> [YOUR INSTRUCTIONS]
Give every entry again, word for word and in full.

> [MATERIAL TO PROCESS]
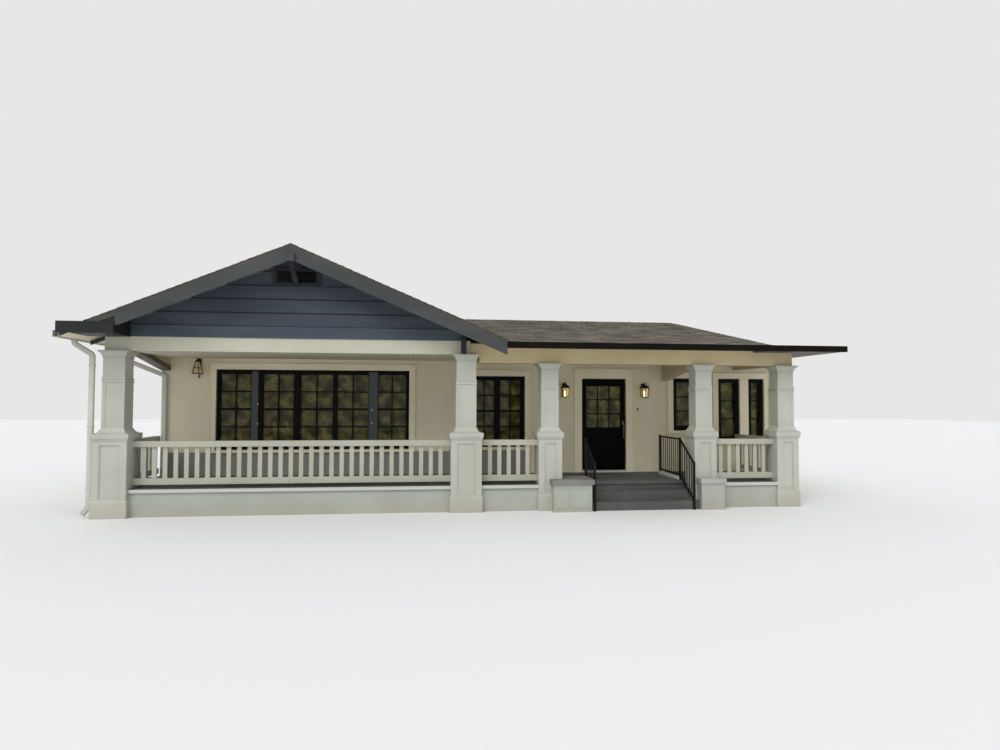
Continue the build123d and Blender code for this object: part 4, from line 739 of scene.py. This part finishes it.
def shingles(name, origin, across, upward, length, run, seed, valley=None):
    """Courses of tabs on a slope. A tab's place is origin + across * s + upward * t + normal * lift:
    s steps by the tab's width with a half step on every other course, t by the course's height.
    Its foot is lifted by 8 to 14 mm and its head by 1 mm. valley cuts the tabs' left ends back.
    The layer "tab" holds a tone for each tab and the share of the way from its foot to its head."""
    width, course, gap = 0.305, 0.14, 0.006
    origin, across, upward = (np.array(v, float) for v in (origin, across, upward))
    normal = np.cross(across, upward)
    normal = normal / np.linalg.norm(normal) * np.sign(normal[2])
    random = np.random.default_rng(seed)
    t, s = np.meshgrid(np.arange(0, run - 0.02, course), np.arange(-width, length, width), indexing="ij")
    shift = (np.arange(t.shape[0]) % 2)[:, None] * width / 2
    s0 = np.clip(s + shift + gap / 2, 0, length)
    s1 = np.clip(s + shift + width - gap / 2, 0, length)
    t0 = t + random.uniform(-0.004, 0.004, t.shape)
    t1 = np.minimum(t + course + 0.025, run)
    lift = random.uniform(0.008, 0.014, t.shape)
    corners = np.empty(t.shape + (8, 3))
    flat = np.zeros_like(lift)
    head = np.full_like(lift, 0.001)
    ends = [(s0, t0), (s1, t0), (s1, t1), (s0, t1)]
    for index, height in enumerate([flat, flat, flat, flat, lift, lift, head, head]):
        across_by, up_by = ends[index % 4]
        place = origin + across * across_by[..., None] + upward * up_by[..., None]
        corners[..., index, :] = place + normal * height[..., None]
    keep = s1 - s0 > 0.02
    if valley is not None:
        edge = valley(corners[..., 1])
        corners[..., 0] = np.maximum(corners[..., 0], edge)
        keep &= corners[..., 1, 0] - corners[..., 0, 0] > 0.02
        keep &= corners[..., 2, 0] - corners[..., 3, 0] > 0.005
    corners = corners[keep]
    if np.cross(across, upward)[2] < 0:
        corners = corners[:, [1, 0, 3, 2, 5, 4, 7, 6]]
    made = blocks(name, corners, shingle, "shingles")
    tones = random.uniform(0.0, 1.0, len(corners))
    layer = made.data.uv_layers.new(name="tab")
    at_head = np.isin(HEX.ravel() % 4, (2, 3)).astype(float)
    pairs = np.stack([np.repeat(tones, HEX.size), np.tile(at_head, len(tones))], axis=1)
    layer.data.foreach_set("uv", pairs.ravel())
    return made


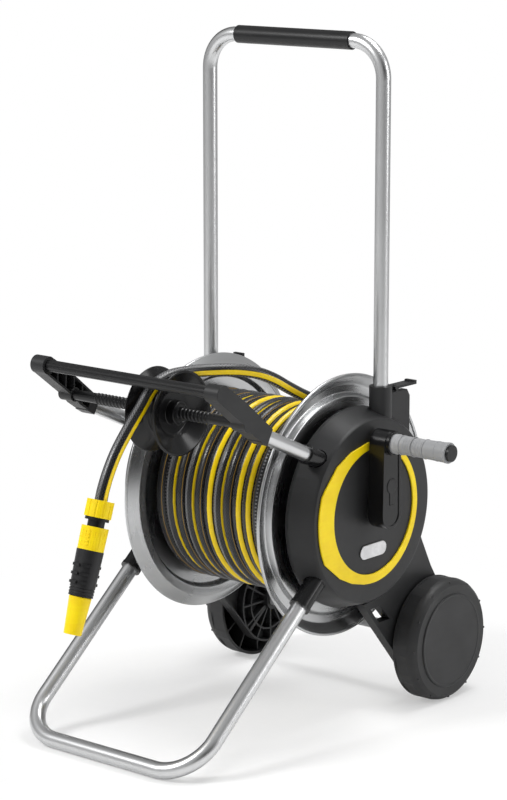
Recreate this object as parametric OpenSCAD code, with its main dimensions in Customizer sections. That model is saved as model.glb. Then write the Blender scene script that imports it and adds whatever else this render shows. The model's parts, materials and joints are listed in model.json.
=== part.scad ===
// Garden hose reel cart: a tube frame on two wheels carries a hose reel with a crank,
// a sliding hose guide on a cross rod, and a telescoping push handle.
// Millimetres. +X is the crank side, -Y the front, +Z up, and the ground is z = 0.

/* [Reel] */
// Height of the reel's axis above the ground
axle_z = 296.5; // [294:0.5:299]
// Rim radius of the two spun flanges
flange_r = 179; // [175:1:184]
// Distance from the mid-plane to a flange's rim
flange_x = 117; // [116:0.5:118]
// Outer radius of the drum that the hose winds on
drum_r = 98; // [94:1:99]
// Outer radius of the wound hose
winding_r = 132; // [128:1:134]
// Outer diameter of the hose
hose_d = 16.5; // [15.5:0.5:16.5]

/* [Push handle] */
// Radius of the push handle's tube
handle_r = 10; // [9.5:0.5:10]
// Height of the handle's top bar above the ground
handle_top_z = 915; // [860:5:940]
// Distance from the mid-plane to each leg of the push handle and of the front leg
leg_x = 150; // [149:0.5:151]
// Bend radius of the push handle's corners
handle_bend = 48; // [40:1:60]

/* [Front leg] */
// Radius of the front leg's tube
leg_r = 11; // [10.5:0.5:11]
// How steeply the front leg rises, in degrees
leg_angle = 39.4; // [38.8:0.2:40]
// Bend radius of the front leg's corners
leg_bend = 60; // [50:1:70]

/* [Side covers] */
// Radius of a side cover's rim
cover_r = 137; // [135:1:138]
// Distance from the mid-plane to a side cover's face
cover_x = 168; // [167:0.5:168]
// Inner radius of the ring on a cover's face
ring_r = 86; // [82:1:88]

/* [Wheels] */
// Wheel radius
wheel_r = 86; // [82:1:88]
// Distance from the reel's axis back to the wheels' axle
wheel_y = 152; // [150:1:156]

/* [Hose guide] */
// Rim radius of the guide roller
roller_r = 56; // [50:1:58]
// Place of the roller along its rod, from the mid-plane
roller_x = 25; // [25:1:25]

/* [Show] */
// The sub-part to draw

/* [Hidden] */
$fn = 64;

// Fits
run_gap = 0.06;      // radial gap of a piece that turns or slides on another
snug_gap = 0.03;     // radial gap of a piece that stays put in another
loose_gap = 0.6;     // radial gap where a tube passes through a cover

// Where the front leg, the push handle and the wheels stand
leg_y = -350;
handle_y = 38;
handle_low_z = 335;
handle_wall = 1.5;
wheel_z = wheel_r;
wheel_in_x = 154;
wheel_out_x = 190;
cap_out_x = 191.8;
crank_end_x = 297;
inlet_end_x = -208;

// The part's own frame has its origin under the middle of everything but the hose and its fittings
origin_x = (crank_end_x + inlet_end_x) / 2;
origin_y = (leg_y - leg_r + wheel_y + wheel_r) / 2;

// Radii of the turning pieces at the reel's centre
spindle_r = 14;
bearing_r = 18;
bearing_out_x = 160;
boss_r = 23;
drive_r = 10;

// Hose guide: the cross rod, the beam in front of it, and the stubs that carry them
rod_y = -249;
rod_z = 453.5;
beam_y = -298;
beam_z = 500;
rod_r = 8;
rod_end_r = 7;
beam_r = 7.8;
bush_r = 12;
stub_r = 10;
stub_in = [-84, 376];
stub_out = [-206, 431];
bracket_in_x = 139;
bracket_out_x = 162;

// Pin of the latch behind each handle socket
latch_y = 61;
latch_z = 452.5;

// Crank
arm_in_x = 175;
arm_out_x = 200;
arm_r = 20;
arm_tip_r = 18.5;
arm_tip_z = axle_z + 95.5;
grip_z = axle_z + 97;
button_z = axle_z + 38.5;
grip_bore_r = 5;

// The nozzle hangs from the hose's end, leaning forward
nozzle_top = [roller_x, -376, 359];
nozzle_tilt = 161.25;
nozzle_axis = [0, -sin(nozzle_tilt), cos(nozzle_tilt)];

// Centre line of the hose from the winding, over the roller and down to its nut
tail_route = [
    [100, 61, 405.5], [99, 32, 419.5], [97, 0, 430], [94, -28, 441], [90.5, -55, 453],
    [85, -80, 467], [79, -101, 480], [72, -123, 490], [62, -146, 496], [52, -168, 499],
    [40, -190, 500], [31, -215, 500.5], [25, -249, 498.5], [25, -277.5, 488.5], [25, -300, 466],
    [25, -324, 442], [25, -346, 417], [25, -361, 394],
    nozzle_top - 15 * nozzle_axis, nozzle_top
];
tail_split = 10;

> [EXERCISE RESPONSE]
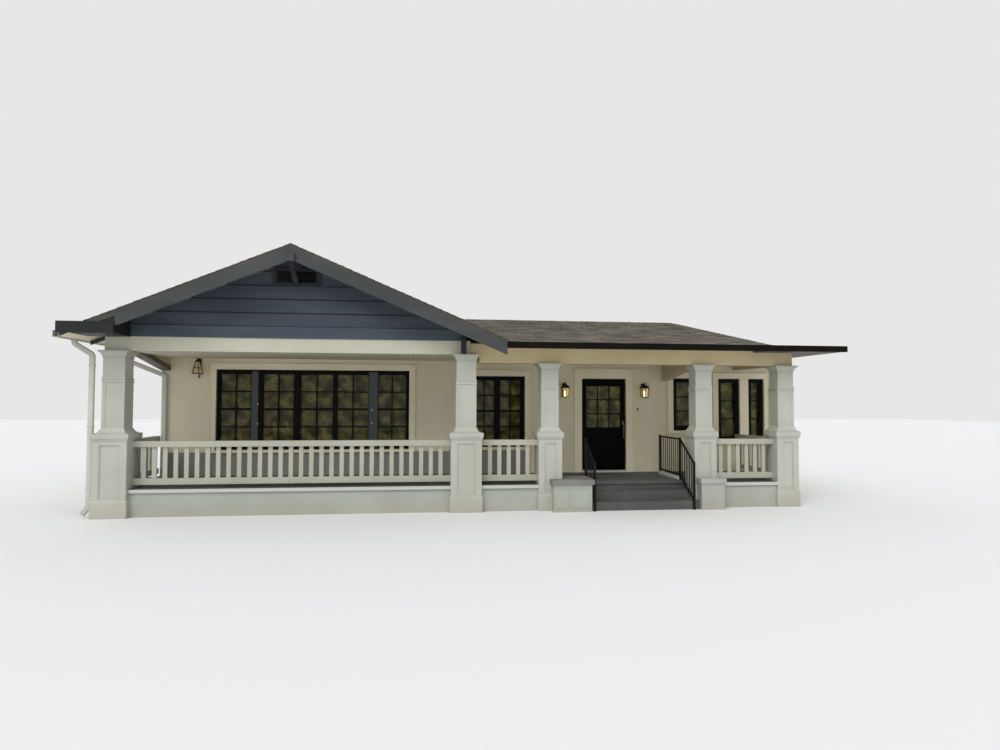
Continue the build123d and Blender code for this object: part 4, from line 739 of scene.py. This part finishes it.
def shingles(name, origin, across, upward, length, run, seed, valley=None):
    """Courses of tabs on a slope. A tab's place is origin + across * s + upward * t + normal * lift:
    s steps by the tab's width with a half step on every other course, t by the course's height.
    Its foot is lifted by 8 to 14 mm and its head by 1 mm. valley cuts the tabs' left ends back.
    The layer "tab" holds a tone for each tab and the share of the way from its foot to its head."""
    width, course, gap = 0.305, 0.14, 0.006
    origin, across, upward = (np.array(v, float) for v in (origin, across, upward))
    normal = np.cross(across, upward)
    normal = normal / np.linalg.norm(normal) * np.sign(normal[2])
    random = np.random.default_rng(seed)
    t, s = np.meshgrid(np.arange(0, run - 0.02, course), np.arange(-width, length, width), indexing="ij")
    shift = (np.arange(t.shape[0]) % 2)[:, None] * width / 2
    s0 = np.clip(s + shift + gap / 2, 0, length)
    s1 = np.clip(s + shift + width - gap / 2, 0, length)
    t0 = t + random.uniform(-0.004, 0.004, t.shape)
    t1 = np.minimum(t + course + 0.025, run)
    lift = random.uniform(0.008, 0.014, t.shape)
    corners = np.empty(t.shape + (8, 3))
    flat = np.zeros_like(lift)
    head = np.full_like(lift, 0.001)
    ends = [(s0, t0), (s1, t0), (s1, t1), (s0, t1)]
    for index, height in enumerate([flat, flat, flat, flat, lift, lift, head, head]):
        across_by, up_by = ends[index % 4]
        place = origin + across * across_by[..., None] + upward * up_by[..., None]
        corners[..., index, :] = place + normal * height[..., None]
    keep = s1 - s0 > 0.02
    if valley is not None:
        edge = valley(corners[..., 1])
        corners[..., 0] = np.maximum(corners[..., 0], edge)
        keep &= corners[..., 1, 0] - corners[..., 0, 0] > 0.02
        keep &= corners[..., 2, 0] - corners[..., 3, 0] > 0.005
    corners = corners[keep]
    if np.cross(across, upward)[2] < 0:
        corners = corners[:, [1, 0, 3, 2, 5, 4, 7, 6]]
    made = blocks(name, corners, shingle, "shingles")
    tones = random.uniform(0.0, 1.0, len(corners))
    layer = made.data.uv_layers.new(name="tab")
    at_head = np.isin(HEX.ravel() % 4, (2, 3)).astype(float)
    pairs = np.stack([np.repeat(tones, HEX.size), np.tile(at_head, len(tones))], axis=1)
    layer.data.foreach_set("uv", pairs.ravel())
    return made


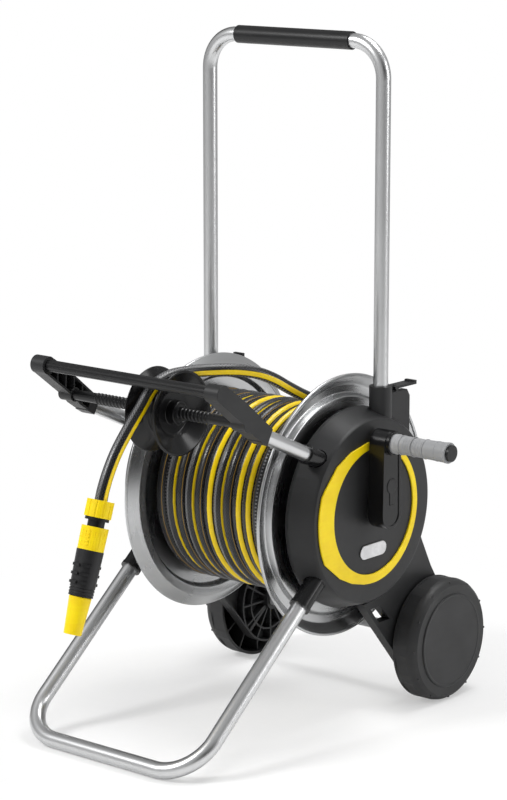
Recreate this object as parametric OpenSCAD code, with its main dimensions in Customizer sections. That model is saved as model.glb. Then write the Blender scene script that imports it and adds whatever else this render shows. The model's parts, materials and joints are listed in model.json.
=== part.scad ===
// Garden hose reel cart: a tube frame on two wheels carries a hose reel with a crank,
// a sliding hose guide on a cross rod, and a telescoping push handle.
// Millimetres. +X is the crank side, -Y the front, +Z up, and the ground is z = 0.

/* [Reel] */
// Height of the reel's axis above the ground
axle_z = 296.5; // [294:0.5:299]
// Rim radius of the two spun flanges
flange_r = 179; // [175:1:184]
// Distance from the mid-plane to a flange's rim
flange_x = 117; // [116:0.5:118]
// Outer radius of the drum that the hose winds on
drum_r = 98; // [94:1:99]
// Outer radius of the wound hose
winding_r = 132; // [128:1:134]
// Outer diameter of the hose
hose_d = 16.5; // [15.5:0.5:16.5]

/* [Push handle] */
// Radius of the push handle's tube
handle_r = 10; // [9.5:0.5:10]
// Height of the handle's top bar above the ground
handle_top_z = 915; // [860:5:940]
// Distance from the mid-plane to each leg of the push handle and of the front leg
leg_x = 150; // [149:0.5:151]
// Bend radius of the push handle's corners
handle_bend = 48; // [40:1:60]

/* [Front leg] */
// Radius of the front leg's tube
leg_r = 11; // [10.5:0.5:11]
// How steeply the front leg rises, in degrees
leg_angle = 39.4; // [38.8:0.2:40]
// Bend radius of the front leg's corners
leg_bend = 60; // [50:1:70]

/* [Side covers] */
// Radius of a side cover's rim
cover_r = 137; // [135:1:138]
// Distance from the mid-plane to a side cover's face
cover_x = 168; // [167:0.5:168]
// Inner radius of the ring on a cover's face
ring_r = 86; // [82:1:88]

/* [Wheels] */
// Wheel radius
wheel_r = 86; // [82:1:88]
// Distance from the reel's axis back to the wheels' axle
wheel_y = 152; // [150:1:156]

/* [Hose guide] */
// Rim radius of the guide roller
roller_r = 56; // [50:1:58]
// Place of the roller along its rod, from the mid-plane
roller_x = 25; // [25:1:25]

/* [Show] */
// The sub-part to draw

/* [Hidden] */
$fn = 64;

// Fits
run_gap = 0.06;      // radial gap of a piece that turns or slides on another
snug_gap = 0.03;     // radial gap of a piece that stays put in another
loose_gap = 0.6;     // radial gap where a tube passes through a cover

// Where the front leg, the push handle and the wheels stand
leg_y = -350;
handle_y = 38;
handle_low_z = 335;
handle_wall = 1.5;
wheel_z = wheel_r;
wheel_in_x = 154;
wheel_out_x = 190;
cap_out_x = 191.8;
crank_end_x = 297;
inlet_end_x = -208;

// The part's own frame has its origin under the middle of everything but the hose and its fittings
origin_x = (crank_end_x + inlet_end_x) / 2;
origin_y = (leg_y - leg_r + wheel_y + wheel_r) / 2;

// Radii of the turning pieces at the reel's centre
spindle_r = 14;
bearing_r = 18;
bearing_out_x = 160;
boss_r = 23;
drive_r = 10;

// Hose guide: the cross rod, the beam in front of it, and the stubs that carry them
rod_y = -249;
rod_z = 453.5;
beam_y = -298;
beam_z = 500;
rod_r = 8;
rod_end_r = 7;
beam_r = 7.8;
bush_r = 12;
stub_r = 10;
stub_in = [-84, 376];
stub_out = [-206, 431];
bracket_in_x = 139;
bracket_out_x = 162;

// Pin of the latch behind each handle socket
latch_y = 61;
latch_z = 452.5;

// Crank
arm_in_x = 175;
arm_out_x = 200;
arm_r = 20;
arm_tip_r = 18.5;
arm_tip_z = axle_z + 95.5;
grip_z = axle_z + 97;
button_z = axle_z + 38.5;
grip_bore_r = 5;

// The nozzle hangs from the hose's end, leaning forward
nozzle_top = [roller_x, -376, 359];
nozzle_tilt = 161.25;
nozzle_axis = [0, -sin(nozzle_tilt), cos(nozzle_tilt)];

// Centre line of the hose from the winding, over the roller and down to its nut
tail_route = [
    [100, 61, 405.5], [99, 32, 419.5], [97, 0, 430], [94, -28, 441], [90.5, -55, 453],
    [85, -80, 467], [79, -101, 480], [72, -123, 490], [62, -146, 496], [52, -168, 499],
    [40, -190, 500], [31, -215, 500.5], [25, -249, 498.5], [25, -277.5, 488.5], [25, -300, 466],
    [25, -324, 442], [25, -346, 417], [25, -361, 394],
    nozzle_top - 15 * nozzle_axis, nozzle_top
];
tail_split = 10;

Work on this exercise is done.